Though Mrs. Vancourt prefers her expensive windup toys, initially she has no objection to adopting a stray dog, nor does her housekeeper Miss Peach--especially a talking dog only three inches long. But this talented canine, Gloria, also claims to be the guardian of Annabel, a child given to disrupting the Vancourt household by flying about like a mischievous moth. Who is this extraordinary waif? Where are her parents, whom Gloria insists will return one day? Does Annabel have anything to do with Mrs. Vancourt's long-lost runaway son? And what part does Belinda, a sinister emerald-eyed cat, play in this mystery?

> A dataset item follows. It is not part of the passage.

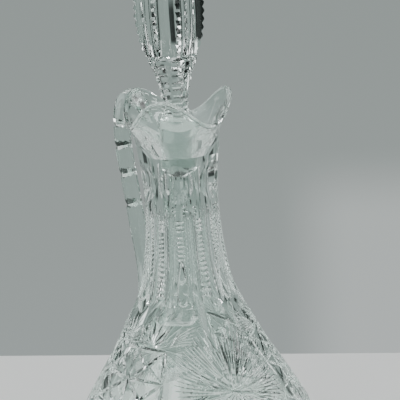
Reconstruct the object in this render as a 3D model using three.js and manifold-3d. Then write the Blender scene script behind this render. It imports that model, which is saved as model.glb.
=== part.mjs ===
// Cut-glass jug decanter with an applied notched handle and a lift-out stopper.
// Millimetres, +Z up. The origin is the centre of the foot on the table plane.
// The front pouring dip of the mouth is at +X and the handle is at -X.

import * as THREE from "three";
import { mergeVertices } from "three/addons/utils/BufferGeometryUtils.js";
import Module from "manifold-3d";

const wasm = await Module();
wasm.setup();

// ---- driving dimensions ------------------------------------------------------

const GAP = 0.3;              // clearance between separate pieces of glass
const COLUMNS = 60;           // facets around the jug

// jug, outside
const FOOT_RECESS_R = 45;     // recess under the base, inside the foot ring
const FOOT_RECESS_H = 2.5;
const FOOT_R = 60;            // outer edge of the flat foot ring
const BELLY_R = 76;           // widest radius of the bowl
const BELLY_Z = 30;
const SHOULDER_Z = 116;       // where the bowl passes into the neck
const SHOULDER_R = 36.8;
const NECK_R = 20.8;          // narrowest outer radius of the neck
const NECK_Z = 192;
const COLLAR_R = 23;          // outer radius where the mouth begins to flare
const COLLAR_Z = 218;

// jug, inside
const FLOOR_Z = 13;           // thickness of the base at its centre
const WALL = 8.5;             // wall of the bowl
const BORE_R = 10.8;          // neck bore below the ground seat
const SEAT_TOP_Z = 214;       // the ground seat ends here and the inside opens into a funnel

// mouth: three raised petals with three pouring dips between them
const LIP_COUNT = 3;
const RIM_R = 30.1;           // mean radius of the rim
const RIM_R_SWING = 1.9;      // petals stand out and dips stand in by this much
const RIM_Z = 240.6;          // mean height of the rim
const RIM_Z_SWING = 7.9;      // petals rise and dips fall by this much
const RIM_THICK = 3.4;

// flutes cut round the neck
const FLUTE_COUNT = 12;
const FLUTE_DEPTH = 1.3;
const FLUTE_LOW_Z = 131;      // rounded lower ends
const FLUTE_HIGH_Z = 172;     // flutes stop below the step rings
const FLUTE_RUNOUT = 5;       // length over which a flute fades at each end

// stopper
const PLUG_LOW_Z = 203;
const PLUG_HIGH_Z = 226;
const PLUG_LOW_R = 10.0;
const PLUG_HIGH_R = 10.7;
const PLUG_TIP = 5;           // height of the plug's rounded lower end
const WAIST_R = 7.6;
const WAIST_Z = 243;
const FINIAL_R = 19.6;        // radius over the ridges at the widest place
const FINIAL_Z = 294;
const TOP_Z = 330;            // overall height
const RIDGE_COUNT = 4;
const RIDGE_TURN = 58;        // degrees from +X to the first ridge at rest
const HOLLOW_SHARE = 0.38;    // how far the panels sink between ridges, as a share of the radius

// handle
const HANDLE_HALF_WIDTH = 4.8;    // across the bar, along Y
const HANDLE_HALF_DEPTH = 4.7;    // in the plane of the loop
const NOTCH_DEPTH = 4.2;
const NOTCH_HALF_LENGTH = 3.3;
const NOTCH_SPOTS = [0.25, 0.329, 0.431, 0.539];   // shares of the handle's length

const rad = THREE.MathUtils.degToRad;
const smooth = THREE.MathUtils.smoothstep;
const mix = THREE.MathUtils.lerp;

// ---- helpers -----------------------------------------------------------------

// A closed body of stacked rings. ringsAt(angle) gives the same number of [radius, height]
// points for every angle; the first and last lie on the axis and become single points.
function ringSolid(ringsAt, columns) {
  const count = ringsAt(0).length;
  const positions = [];
  for (let i = 0; i < count; i++) {
    for (let j = 0; j < columns; j++) {
      const angle = (2 * Math.PI * j) / columns;
      const [r, z] = ringsAt(angle)[i];
      positions.push(r * Math.cos(angle), r * Math.sin(angle), z);
    }
  }
  const index = [];
  for (let i = 0; i < count - 1; i++) {
    for (let j = 0; j < columns; j++) {
      const next = (j + 1) % columns;
      const a = i * columns + j;
      const b = i * columns + next;
      const c = (i + 1) * columns + next;
      const d = (i + 1) * columns + j;
      if (i > 0) index.push(a, b, c);
      if (i === 0) index.push(a, c, d);
      else if (i < count - 2) index.push(a, c, d);
    }
  }
  const geometry = new THREE.BufferGeometry();
  geometry.setAttribute("position", new THREE.Float32BufferAttribute(positions, 3));
  geometry.setIndex(index);
  return mergeVertices(geometry, 1e-5);
}

// A closed bar swept along a curve in the XZ plane. sizeAt(share) gives [half width, half depth].
function sweptBar(curve, sizeAt, steps, sides) {
  const positions = [];
  for (let i = 0; i <= steps; i++) {
    const share = i / steps;
    const centre = curve.getPointAt(share);
    const along = curve.getTangentAt(share);
    const out = new THREE.Vector3(-along.z, 0, along.x);
    const [halfWidth, halfDepth] = sizeAt(share);
    for (let j = 0; j < sides; j++) {
      const turn = (2 * Math.PI * (j + 0.5)) / sides;
      const point = centre.clone().addScaledVector(out, halfDepth * Math.cos(turn));
      positions.push(point.x, point.y + halfWidth * Math.sin(turn), point.z);
    }
  }
  const index = [];
  for (let i = 0; i < steps; i++) {
    for (let j = 0; j < sides; j++) {
      const next = (j + 1) % sides;
      const a = i * sides + j;
      const b = i * sides + next;
      const c = (i + 1) * sides + next;
      const d = (i + 1) * sides + j;
      index.push(a, c, b, a, d, c);
    }
  }
  for (let j = 1; j < sides - 1; j++) {
    index.push(0, j, j + 1);
    const last = steps * sides;
    index.push(last, last + j + 1, last + j);
  }
  const geometry = new THREE.BufferGeometry();
  geometry.setAttribute("position", new THREE.Float32BufferAttribute(positions, 3));
  geometry.setIndex(index);
  return geometry;
}

function toManifold(source) {
  const bare = source.index ? source.clone() : source;
  bare.deleteAttribute("normal");
  bare.deleteAttribute("uv");
  const merged = mergeVertices(bare, 1e-4);
  return new wasm.Manifold(new wasm.Mesh({
    numProp: 3,
    vertProperties: new Float32Array(merged.attributes.position.array),
    triVerts: new Uint32Array(merged.index.array),
  }));
}

function fromManifold(solid) {
  const mesh = solid.getMesh();
  const geometry = new THREE.BufferGeometry();
  geometry.setAttribute("position", new THREE.Float32BufferAttribute(mesh.vertProperties, 3));
  geometry.setIndex(Array.from(mesh.triVerts));
  return geometry;
}

// Points along a smooth curve through [radius, height] pairs.
function smoothOutline(pairs, steps) {
  const curve = new THREE.SplineCurve(pairs.map(([r, z]) => new THREE.Vector2(r, z)));
  return curve.getSpacedPoints(steps).map((p) => [p.x, p.y]);
}

function bend(start, middle, end, steps) {
  const curve = new THREE.QuadraticBezierCurve(
    new THREE.Vector2(...start), new THREE.Vector2(...middle), new THREE.Vector2(...end));
  return curve.getPoints(steps).map((p) => [p.x, p.y]);
}

// ---- jug body ----------------------------------------------------------------

function rimAt(angle) {
  const lobe = Math.cos(LIP_COUNT * angle);
  return [RIM_R - RIM_R_SWING * lobe, RIM_Z - RIM_Z_SWING * lobe];
}

// how far a neck flute is sunk at this angle and height
function fluteSink(angle, z) {
  const across = Math.abs(Math.sin((FLUTE_COUNT * angle) / 2));
  const low = smooth(z, FLUTE_LOW_Z - FLUTE_RUNOUT, FLUTE_LOW_Z + FLUTE_RUNOUT);
  const high = 1 - smooth(z, FLUTE_HIGH_Z - FLUTE_RUNOUT, FLUTE_HIGH_Z + FLUTE_RUNOUT);
  return FLUTE_DEPTH * across * low * high;
}

const bowlOutline = smoothOutline([
  [FOOT_R, 0], [BELLY_R - 6, 7], [BELLY_R - 1, 18], [BELLY_R, BELLY_Z], [BELLY_R - 2, 46],
  [67, 62], [57, 80], [44.9, 100], [SHOULDER_R, SHOULDER_Z],
], 12);

const neckOutline = smoothOutline([
  [SHOULDER_R, SHOULDER_Z], [32.1, 125], [26.9, 137], [24.1, 150], [22, 165],
  [NECK_R + 0.3, 179], [NECK_R, NECK_Z], [NECK_R + 1, 206], [COLLAR_R, COLLAR_Z],
], 16);

function outsideRings(angle) {
  const [rimR, rimZ] = rimAt(angle);
  const foot = [[0, FOOT_RECESS_H], [FOOT_RECESS_R - 2, FOOT_RECESS_H], [FOOT_RECESS_R, 0]];
  const neck = neckOutline.map(([r, z]) => [r - fluteSink(angle, z), z]);
  const flare = bend([COLLAR_R, COLLAR_Z], [COLLAR_R + 1, mix(COLLAR_Z, rimZ, 0.62)],
    [rimR, rimZ - RIM_THICK / 2], 5);
  return [...foot, ...bowlOutline, ...neck.slice(1), ...flare.slice(1)];
}

function insideRings(angle) {
  const [rimR, rimZ] = rimAt(angle);
  const innerR = rimR - RIM_THICK;
  const seatR = PLUG_HIGH_R + GAP;
  const funnel = bend([innerR, rimZ - RIM_THICK / 2], [seatR + 6.5, SEAT_TOP_Z + 13],
    [seatR, SEAT_TOP_Z], 6);
  const seat = [[PLUG_LOW_R + GAP, PLUG_LOW_Z]];
  const cavity = smoothOutline([
    [PLUG_LOW_R + GAP, PLUG_LOW_Z - 1], [BORE_R, 188], [BORE_R + 1.6, 155], [15.5, 138], [22.5, 122],
    [34, 103], [47.5, 82], [58, 62], [BELLY_R - 2 - WALL, 44], [BELLY_R - WALL, BELLY_Z],
    [62, FLOOR_Z + 5], [50, FLOOR_Z + 1],
  ], 18);
  return [...funnel, ...seat, ...cavity, [0, FLOOR_Z]];
}

function jugRings(angle) {
  const [rimR, rimZ] = rimAt(angle);
  const half = RIM_THICK / 2;
  const lip = [
    [rimR - half * 0.35, rimZ - half * 0.35],
    [rimR - half, rimZ],
    [rimR - half * 1.65, rimZ - half * 0.35],
  ];
  return [...outsideRings(angle), ...lip, ...insideRings(angle)];
}

// the jug's outside grown by the gap and filled in, used to trim the ends of the handle
function jugKeepOut(angle) {
  const [rimR, rimZ] = rimAt(angle);
  const grown = outsideRings(angle).slice(3).map(([r, z]) => [r + GAP * 1.5, z]);
  return [[0, -1], [FOOT_R, -1], ...grown, [rimR - RIM_THICK, rimZ + 1], [0, RIM_Z]];
}

// ---- handle ------------------------------------------------------------------

const handleCurve = new THREE.CatmullRomCurve3([
  [-20, 229], [-26, 238], [-33, 243], [-40.3, 240], [-43.8, 229], [-44, 214], [-41.8, 198],
  [-39.6, 184], [-37.6, 170], [-36, 156], [-35, 140], [-36, 122], [-37.5, 106],
].map(([x, z]) => new THREE.Vector3(x, 0, z)), false, "centripetal");

function handleSize(share) {
  const slim = smooth(share, 0.6, 0.85);
  const foot = smooth(share, 0.88, 1);
  const size = 1 - 0.28 * slim + 0.35 * foot;
  return [HANDLE_HALF_WIDTH * size, HANDLE_HALF_DEPTH * size];
}

// a wedge across the bar that leaves a V notch in its outer edge
function notchWedge(share) {
  const shape = new THREE.Shape();
  const far = HANDLE_HALF_DEPTH + 2;
  const spread = (NOTCH_HALF_LENGTH * (NOTCH_DEPTH + 2)) / NOTCH_DEPTH;
  shape.moveTo(-spread, far);
  shape.lineTo(0, HANDLE_HALF_DEPTH - NOTCH_DEPTH);
  shape.lineTo(spread, far);
  shape.closePath();
  const depth = 4 * HANDLE_HALF_WIDTH;
  const wedge = new THREE.ExtrudeGeometry(shape, { depth, bevelEnabled: false });
  wedge.translate(0, 0, -depth / 2);
  const along = handleCurve.getTangentAt(share);
  const out = new THREE.Vector3(along.z, 0, -along.x);
  const across = new THREE.Vector3().crossVectors(along, out);
  const place = new THREE.Matrix4().makeBasis(along, out, across);
  place.setPosition(handleCurve.getPointAt(share));
  wedge.applyMatrix4(place);
  return wedge;
}

function handleGeometry() {
  let solid = toManifold(sweptBar(handleCurve, handleSize, 40, 12));
  for (const share of NOTCH_SPOTS) {
    solid = solid.subtract(toManifold(notchWedge(share)));
  }
  return fromManifold(solid.subtract(toManifold(ringSolid(jugKeepOut, COLUMNS))));
}

// ---- stopper -----------------------------------------------------------------

const finialOutline = smoothOutline([
  [PLUG_HIGH_R - 0.6, PLUG_HIGH_Z + 2], [WAIST_R + 0.5, 234], [WAIST_R, WAIST_Z], [9.5, 255],
  [13.3, 266], [17.6, 277], [FINIAL_R, FINIAL_Z], [17.5, 311], [10.5, 324],
], 18);

function stopperRings(angle) {
  const fromRidge = (RIDGE_COUNT * (angle - rad(RIDGE_TURN))) / 2;
  const sunk = HOLLOW_SHARE * Math.abs(Math.sin(fromRidge));
  const finial = finialOutline.map(([r, z]) => {
    const share = sunk * smooth(z, WAIST_Z, WAIST_Z + 12);
    return [r * (1 - share), z];
  });
  const tip = [0, 30, 60, 90].map((turn) =>
    [PLUG_LOW_R * Math.sin(rad(turn)), PLUG_LOW_Z + PLUG_TIP * (1 - Math.cos(rad(turn)))]);
  return [...tip, [PLUG_HIGH_R, PLUG_HIGH_Z], ...finial, [0, TOP_Z]];
}

// ---- assembly ----------------------------------------------------------------

function glass(name, geometry, color, roughness) {
  const material = new THREE.MeshStandardMaterial({ color, roughness, metalness: 0 });
  geometry.computeVertexNormals();
  const mesh = new THREE.Mesh(geometry, material);
  mesh.name = name;
  return mesh;
}

const decanter = new THREE.Group();
decanter.add(glass("jug_body", ringSolid(jugRings, COLUMNS), 0xdfe8e4, 0.03));
decanter.add(glass("handle", handleGeometry(), 0xd6e2dd, 0.04));
decanter.add(glass("stopper", ringSolid(stopperRings, 36), 0xe4ebea, 0.03));

export default decanter;
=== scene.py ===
"""Cut-glass jug decanter: the looks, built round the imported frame.

Shapes are worked out in millimetres, +Z up, and new_object turns them into metres.
A place on the jug's outside is given by its turn round the axis (0 at the front dip) and its height.
"""

import math

import bpy
import numpy as np
from mathutils import Matrix, Vector


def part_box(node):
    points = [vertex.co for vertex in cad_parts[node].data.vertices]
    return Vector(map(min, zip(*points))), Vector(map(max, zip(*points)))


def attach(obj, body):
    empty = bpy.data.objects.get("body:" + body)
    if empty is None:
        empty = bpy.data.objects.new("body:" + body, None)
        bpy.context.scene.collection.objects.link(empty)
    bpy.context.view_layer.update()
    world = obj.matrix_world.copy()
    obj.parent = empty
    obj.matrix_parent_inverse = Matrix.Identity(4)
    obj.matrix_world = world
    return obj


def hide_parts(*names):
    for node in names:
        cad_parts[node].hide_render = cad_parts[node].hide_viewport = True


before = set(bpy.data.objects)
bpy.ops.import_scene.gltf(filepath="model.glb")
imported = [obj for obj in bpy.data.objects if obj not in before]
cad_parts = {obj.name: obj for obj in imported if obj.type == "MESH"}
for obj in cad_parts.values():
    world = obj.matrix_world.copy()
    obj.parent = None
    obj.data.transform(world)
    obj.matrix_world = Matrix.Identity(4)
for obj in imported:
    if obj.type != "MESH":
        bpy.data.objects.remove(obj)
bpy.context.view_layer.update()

MM = 0.001

# ---- sizes shared with the frame ------------------------------------------------

_, jug_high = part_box("jug_body")
stopper_low, stopper_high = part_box("stopper")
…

Betty Brock's award-winning children's book No Flying in the House requires an abundance of exposition to be compressed into a mere hour, but Steve Totland's deft adaptation and Shole Milos's carefully paced direction keep the action engaging and coherent. Designers Rob Martin, Claudia Boddy, Ken Puttbach, and William Massolia have created a music-box milieu with enough ingenious special effects to offset the script's wordiness. And Nicole Mischler's Annabel, Candace Johnson's Miss Peach, and Clare Nolan's Mrs. Vancourt are played with just the right amount of Victorian whimsy. But puppeteers Mary Kathryn Bessinger and John Norris are the ones who provide the real charm and magic, giving Gloria and Belinda so much personality and expressiveness that a young audience member was afterward heard to ask Bessinger, "How do you turn into Gloria?" Chalk up another success for Lifeline's KidSeries, now in its 13th season.